Plumbing Networks: The Endurance of a Copper Tube vs. Alternatives

The pipework hides behind walls and works quietly, but a failure here costs more than any other system in the house. UK Copper Sustainability Partnership data puts copper tube life at 70 to 80 years, and well-maintained systems regularly outlive that. The proof is Britain's standing housing stock: 1950s and 1960s homes often still run their original copper.

Copper's Edge is a combination of properties that nothing else quite matches. It doesn't rust, it stands up to UV (so heat pump and solar thermal exterior runs use it), it tolerates the temperatures of central heating circuits, and it shrugs off chlorine in the supply. For central heating and hot water systems, copper tube to BS EN 1057 remains the workhorse of British plumbing.

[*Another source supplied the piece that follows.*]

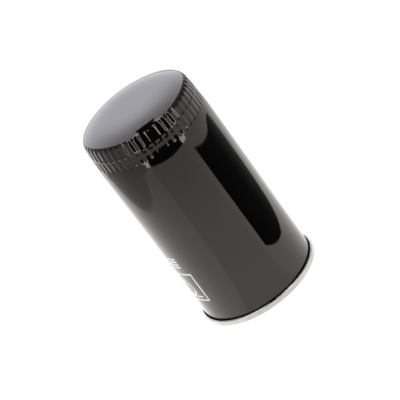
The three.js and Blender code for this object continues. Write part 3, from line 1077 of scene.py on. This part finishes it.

The alternatives sit shorter on the timeline. PEX and multilayer composite give 40 to 50 years indoors, but UV degrades them outdoors. PVC distorts at around 60 °C and cannot carry hot water. Lead has been banned since 1969, and the Drinking Water Inspectorate urges replacement of any survivors in pre-1970 properties. Galvanised steel runs 20 to 50 years but rusts from the inside and contaminates the supply.

Proactive Maintenance: How to Extend the Life of Your Home

Every figure above is a ceiling, conditional on the property being looked after. In practice a 30-year roof becomes a 50-year roof if you walk it twice a year and replace cracked tiles before one becomes ten.

The basic annual checklist for a UK home looks like this:

  • Annual boiler service, especially in hard water areas (London, the South East, the Midlands): boilers in those zones fail 2.3 times more often without it
  • Gutter clearance in spring and autumn
  • Pipe lagging in lofts, garages and other unheated spaces before the first frost
  • Loft insulation review every few years, with the layer topped up to the regulatory 270 mm
  • Scale inhibitor fitted to heating systems in hard water postcodes

Service life is a guide, not a verdict. A house that's actually maintained will outlast its rated figures. One that isn't, won't.